Well it is like all the talk of "GROWTH" one recalls. Turning livable communities into cesspools. None of it makes any sense EXCEPT if you know the End Game.
The millions upon millions of LEGAL immigrants that enter the US each year need places to live...
We do not need any immigrants any more than Japan does. That’s ridiculous. Legal immigration is causing White displacement.
It must be the brown people at fault, not all the white people who happily ushered in features of socialism and communism during the 1900's. The severing of the gold standard in 1971 pushed this whole thing into maximum gear where the middle class does nothing but shrink. Was it brown poeple who asked for the gold standard to be severed?
No, your theory is wrong. Immigrants pour into the remaining vestiges of capitalism by the hundreds of thousands and yet the economy does just fine. Hong Kong and Singapore are the only two places in the world resembling capitalism, and their economies are extremely strong and growing for all segments of the population.
I thought you setup your comment well. But your conclusion "Legal immigration is causing White displacement."
I think of it in terms of what the oligarch is doing, it is not about some made up rules.
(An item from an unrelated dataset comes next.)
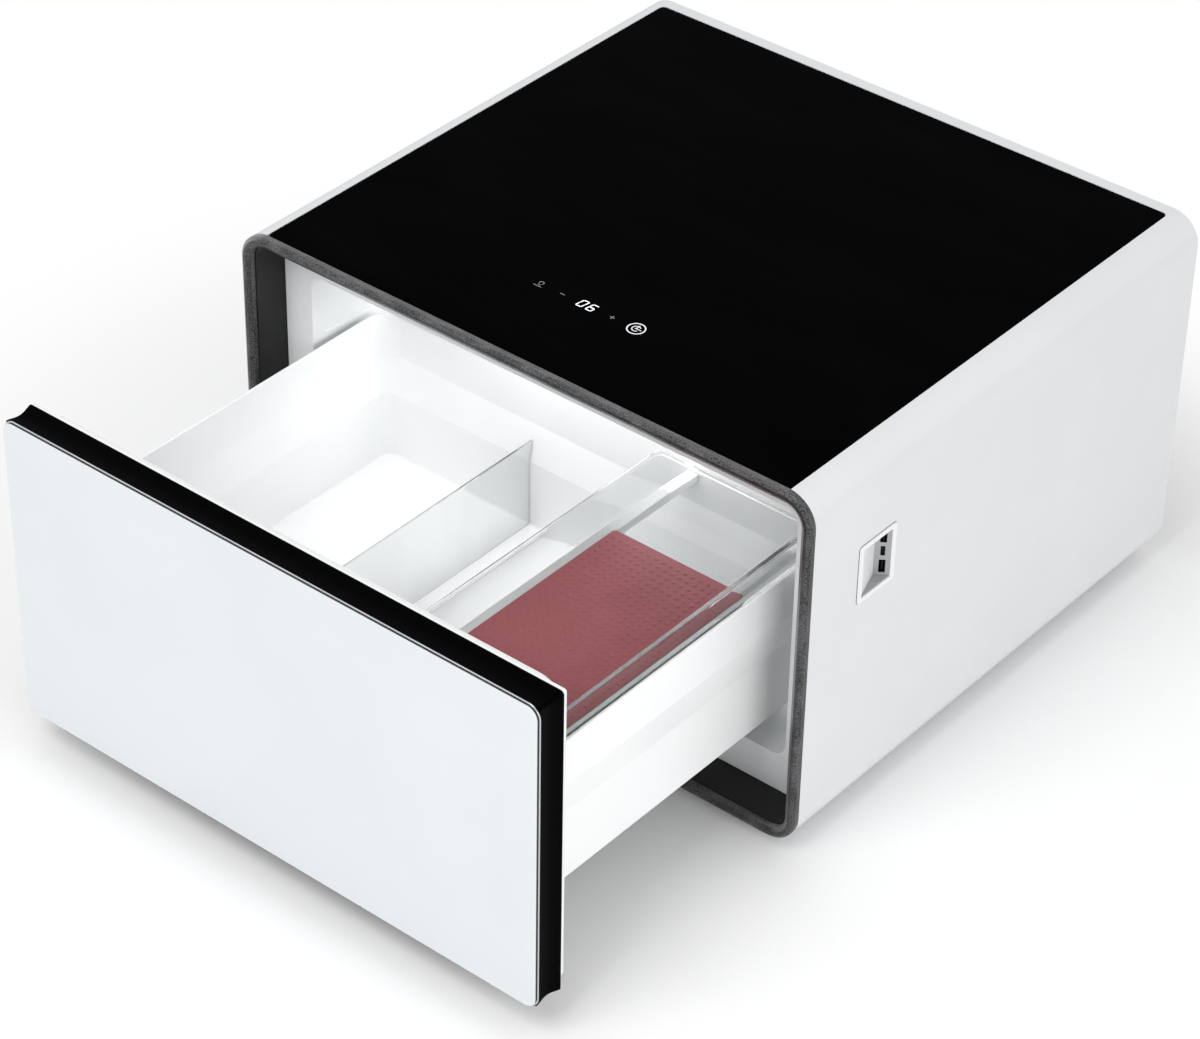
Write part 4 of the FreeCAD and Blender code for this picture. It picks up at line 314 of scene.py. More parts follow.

Talking about the end - game. If you can see the real picture beyond all the noise, the problems make much more sense. The problems are systemic because the system is designed to fuck you.
You can fight for scraps from the master's table or fight to be free.
But HOW do you think you might effectively fight for more freedom?
Because it makes people feel better about slaving away for the next 30 years that their house is worth more than they bought it for, except for thsoe who bought near the peak who are still underwater.
The same dumb ones view the stock indexes being high as a good sign to continue to piling on debt...
What's this "We" shit? I detest rising home prices. Higher property taxes is all I'm getting out of it.
Damned idiots thought they were going to get rich flipping houses. residential property is not an investment. Colleteral maybe but never an investment.
A friend's parents just sold the beachfront house in NJ that they built in 1968. They bought the 75x150' lot for $8000. They built a 2 story 3 bed 2 bath large porches nice but modest shack for around $13k and spent every summer there. In the 90s they put on a new roof, windows, and made some upgrades for around $50 grand. They are now pushing their late 80s, the kids live on the left coast and don't want the place, maintenance is getting beyond them as are the stairs, and they just sold the place...for a cool $2.7 million. Love the appreciation...best investment they ever made. It won't be true for the current buyer, however.